◆ TASK DETAILS: Collect each line holding the string "from".
-- SOURCE DATA start --
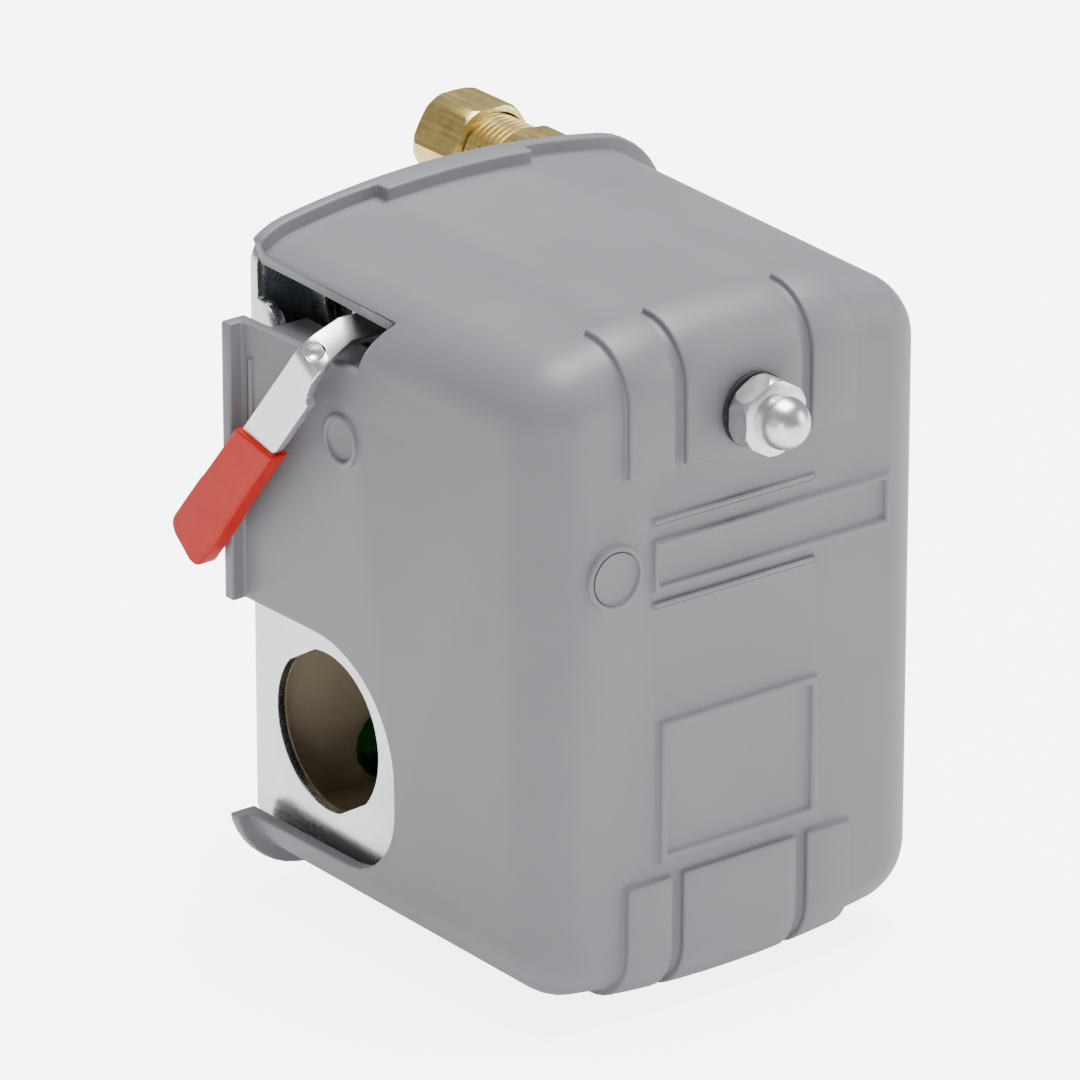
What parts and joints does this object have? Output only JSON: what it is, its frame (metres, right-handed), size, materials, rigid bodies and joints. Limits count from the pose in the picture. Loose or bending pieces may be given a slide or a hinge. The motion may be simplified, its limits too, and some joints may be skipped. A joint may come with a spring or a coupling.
{
  "type": "pressure switch",
  "caption": "Air compressor pressure switch: grey moulded cover on a zinc-plated frame, auto/off lever with a red grip, rear pipe port and a brass release valve.",
  "frame": {"origin": "centre of the pipe port's mouth, at the back", "axes": "+Y out of the pipe port, +Z towards the cover nut's end, +X to the right seen from the cover's face"},
  "size_m": [0.0743, 0.1004, 0.0955],
  "materials": {
    "grey_plastic": "satin moulded, mid grey",
    "black_plastic": "moulded phenolic, black",
    "red_vinyl": "dipped vinyl, orange red",
    "rubber": "moulded sheet, black",
    "zinc_plate": "pressed sheet, clear zinc plated",
    "bright_plate": "turned, bright nickel plated",
    "spring_steel": "drawn wire or strip",
    "die_cast": "die cast, as cast",
    "brass": "machined from bar",
    "copper": "stamped strip, plain copper",
    "green_plate": "green passivated steel"
  },
  "bodies": {
    "base": {"cover": "grey_plastic", "cover_nut": "bright_plate", "cover_nut_washer": "rubber", "frame": "zinc_plate", "ground_screw_1": "green_plate", "ground_screw_2": "green_plate", "pressure_flange": "die_cast", "flange_screw_1": "zinc_plate", "flange_screw_2": "zinc_plate", "flange_screw_3": "zinc_plate", "flange_screw_4": "zinc_plate", "diaphragm": "rubber", "plate_pivot_pin": "spring_steel", "range_stud": "zinc_plate", "range_spring": "spring_steel", "differential_stud": "zinc_plate", "differential_spring": "spring_steel", "terminal_block": "black_plastic", "block_screw_1": "zinc_plate", "block_screw_2": "zinc_plate", "terminal_1": "brass", "terminal_2": "brass", "terminal_3": "brass", "terminal_4": "brass", "terminal_screw_1": "zinc_plate", "terminal_screw_2": "zinc_plate", "terminal_screw_3": "zinc_plate", "terminal_screw_4": "zinc_plate", "carrier_pivot_pin": "spring_steel", "toggle_spring": "spring_steel", "valve_body": "brass", "valve_spring": "spring_steel", "ferrule": "brass", "compression_nut": "brass"},
    "lever": {"auto_off_lever": "bright_plate", "lever_grip": "red_vinyl", "lever_pivot_pin": "bright_plate", "lever_cam": "zinc_plate"},
    "plate": {"operating_plate": "zinc_plate"},
    "plunger": {"diaphragm_plunger": "die_cast"},
    "contacts": {"contact_carrier": "black_plastic", "moving_contact_1": "copper", "moving_contact_2": "copper"},
    "valve_stem": {"valve_plunger": "spring_steel"},
    "range_seat": {"range_spring_seat": "zinc_plate"},
    "range_adjuster": {"range_nut": "bright_plate"},
    "differential_seat": {"differential_spring_seat": "zinc_plate"},
    "differential_adjuster": {"differential_nut": "bright_plate"}
  },
  "joints": [
    {"name": "lever_turn", "type": "hinge", "parent": "base", "child": "lever", "pos_m": [-0.0236, -0.04, 0.0304], "axis": [-1, 0, 0], "range_deg": [0, 35]},
    {"name": "plate_tilt", "type": "hinge", "parent": "base", "child": "plate", "pos_m": [0, -0.0264, -0.0105], "axis": [1, 0, 0], "range_deg": [0, 4], "stiffness_Nm_per_rad": 0.6, "springref_deg": -2.86, "deforming": ["range_spring", "differential_spring", "toggle_spring"]},
    {"name": "plunger_travel", "type": "slide", "parent": "base", "child": "plunger", "axis": [0, -1, 0], "range_m": [0, 0.00075], "deforming": ["diaphragm"]},
    {"name": "contacts_rock", "type": "hinge", "parent": "base", "child": "contacts", "pos_m": [0, -0.054, -0.009], "axis": [-1, 0, 0], "range_deg": [0, 10.1], "deforming": ["toggle_spring"]},
    {"name": "valve_stem_travel", "type": "slide", "parent": "base", "child": "valve_stem", "axis": [0, -1, 0], "range_m": [0, 0.003], "deforming": ["valve_spring"]},
    {"name": "range_nut_turn", "type": "hinge", "parent": "range_seat", "child": "range_adjuster", "pos_m": [0.0011, -0.065, 0.0264], "axis": [0, 1, 0], "range_deg": [0, 1080]},
    {"name": "range_seat_travel", "type": "slide", "parent": "base", "child": "range_seat", "axis": [0, 1, 0], "range_m": [0, 0.0032], "deforming": ["range_spring"]},
    {"name": "differential_nut_turn", "type": "hinge", "parent": "differential_seat", "child": "differential_adjuster", "pos_m": [-0.0135, -0.056, 0.0245], "axis": [0, 1, 0], "range_deg": [0, 1080]},
    {"name": "differential_seat_travel", "type": "slide", "parent": "base", "child": "differential_seat", "axis": [0, 1, 0], "range_m": [0, 0.0024], "deforming": ["differential_spring"]}
  ],
  "couplings": [
    {"joint": "plunger_travel", "follows": "plate_tilt", "m_per_rad": 0.0105},
    {"joint": "contacts_rock", "follows": "plate_tilt", "ratio": 2.5},
    {"joint": "valve_stem_travel", "follows": "plate_tilt", "m_per_rad": 0.0429},
    {"joint": "range_seat_travel", "follows": "range_nut_turn", "m_per_rad": 0.0001684},
    {"joint": "differential_seat_travel", "follows": "differential_nut_turn", "m_per_rad": 0.0001263}
  ]
}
-- SOURCE DATA end --
◆ ANSWER FOR THE TASK:
What parts and joints does this object have? Output only JSON: what it is, its frame (metres, right-handed), size, materials, rigid bodies and joints. Limits count from the pose in the picture. Loose or bending pieces may be given a slide or a hinge. The motion may be simplified, its limits too, and some joints may be skipped. A joint may come with a spring or a coupling.
  "frame": {"origin": "centre of the pipe port's mouth, at the back", "axes": "+Y out of the pipe port, +Z towards the cover nut's end, +X to the right seen from the cover's face"},
    "brass": "machined from bar",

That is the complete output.